A primeira implementação realizada por esses grupos foi a de um projeto de educação “inovador e que tem como objetivo maior desenvolver o pensamento crítico e a criatividade” – com o auxílio também da OCDE – Organização para a Cooperação e o Desenvolvimento Econômico – nas escolas de Chapecó, redes municipais e estaduais, e também nas escolas do Serviço Social da Indústria (SESI) no município.

Ou seja, iniciou-se a entrada de elementos como o desenvolvimento cognitivo, intrapessoal e interpessoal nas escolas juntamente com o ensino integral, um passo de entrada para as competências socioemocionais. Essas competências foram elaboradas mais recentemente, tratadas em documentos da Unesco, do Instituto Porvir¹, do Instituto Ayrton Senna² e do Movimento Pela Base Nacional Comum³ como as “habilidades essenciais para o século 21”.

O que há de comum entre essas instituições é sua relação com o grande capital, o qual reorganiza e reestrutura a educação sem que seja possível realizar um acompanhamento de todos os seus interesses de forma completa.
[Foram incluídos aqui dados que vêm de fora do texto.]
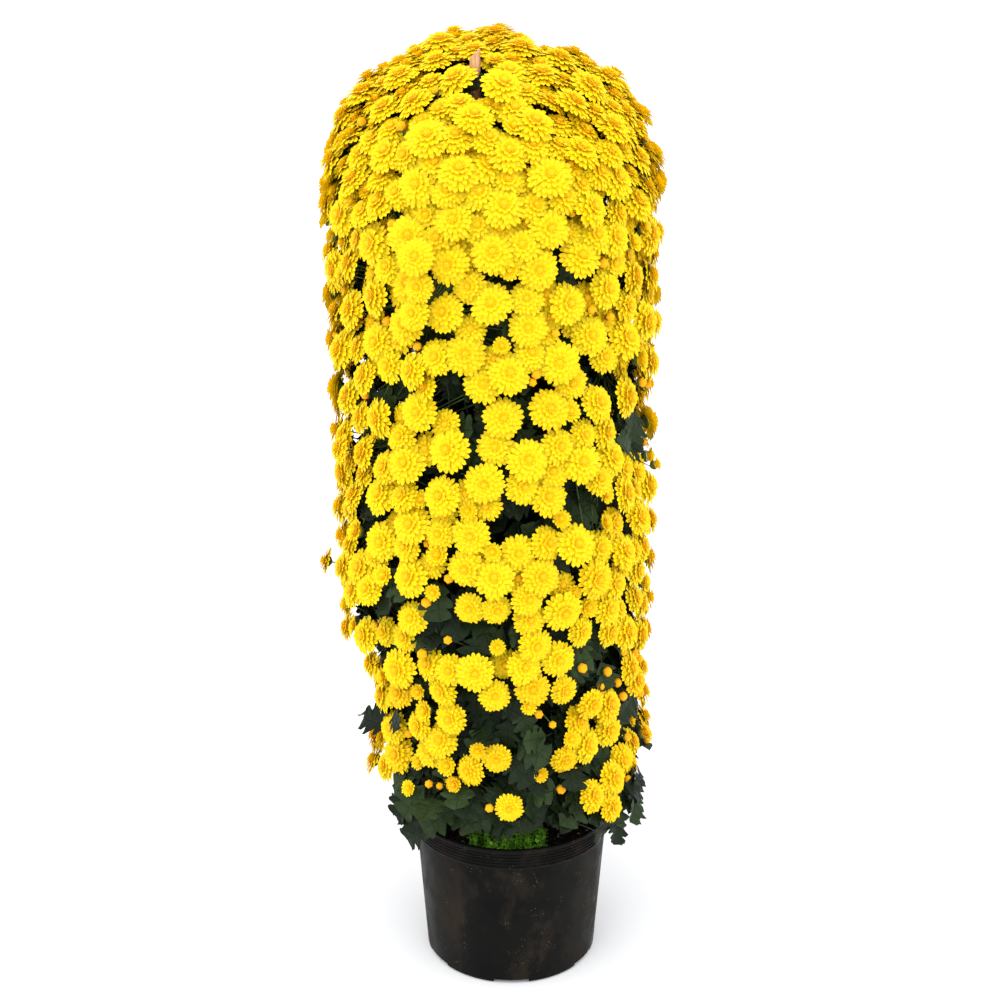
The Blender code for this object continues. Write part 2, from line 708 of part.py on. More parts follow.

É possível apenas realizar uma pequena relação entre as mais diversas esferas que disseminam essa “forma educativa”, desde as Federações da Indústria até Institutos como o da Natura, que agora também investe em educação, e o Ayrton Senna, que possui como maior financiador o Banco Itaú.

Ou seja, a Escola da Inteligência, tratada como uma alteração normal pela Prefeitura de Florianópolis, está relacionada às mais diversas esferas do capital, o qual pretende difundir sua compreensão de mundo e possuem um projeto bem organizado para a educação e para a sociedade. Tanto que suas teorias sociais estão ligadas sempre à análises teóricas sobre a produção das condições materiais da vida social, sendo capazes de realizar um deslocamento argumentativo e colocar os problemas, que são do próprio modo de produção capitalista, na educação, e é nisso que embasam suas alterações nos modelos educacionais.

Enfim, é preciso nos questionar sobre essas alterações e implementações de desenvolvimentos de competências socioemocionais, as quais não se limitam somente às escolas, possuindo um campo de extensão também para as formações universitárias. Alterações que contribuem cada vez mais para retirar da centralidade dos processos educativos os conhecimentos e conteúdos fundamentais e densos produzidos historicamente pela sociedade e que nos auxiliam a compreender a realidade e o mundo que nos cerca.

¹ http://porvir.org/especiais/socioemocionais/

² http://www.institutoayrtonsenna.org.br/pt-br/Atuacao/Atuacao2/edulab-21.html

Livro “Tomando Nota! Sobre o Desenvolvimento das Competências Socioemocionais nas escolas” http://institutoayrtonsenna.org.br/content/dam/institutoayrtonsenna/atua%C3%A7%C3%A3o/centros/edulab21/Livro_TomandoNota_Final.pdf

³ http://movimentopelabase.org.br/acontece/competencias-gerais-de-bncc/

*O texto é de inteira responsabilidade do autor e pode não refletir a opinião do Jornal.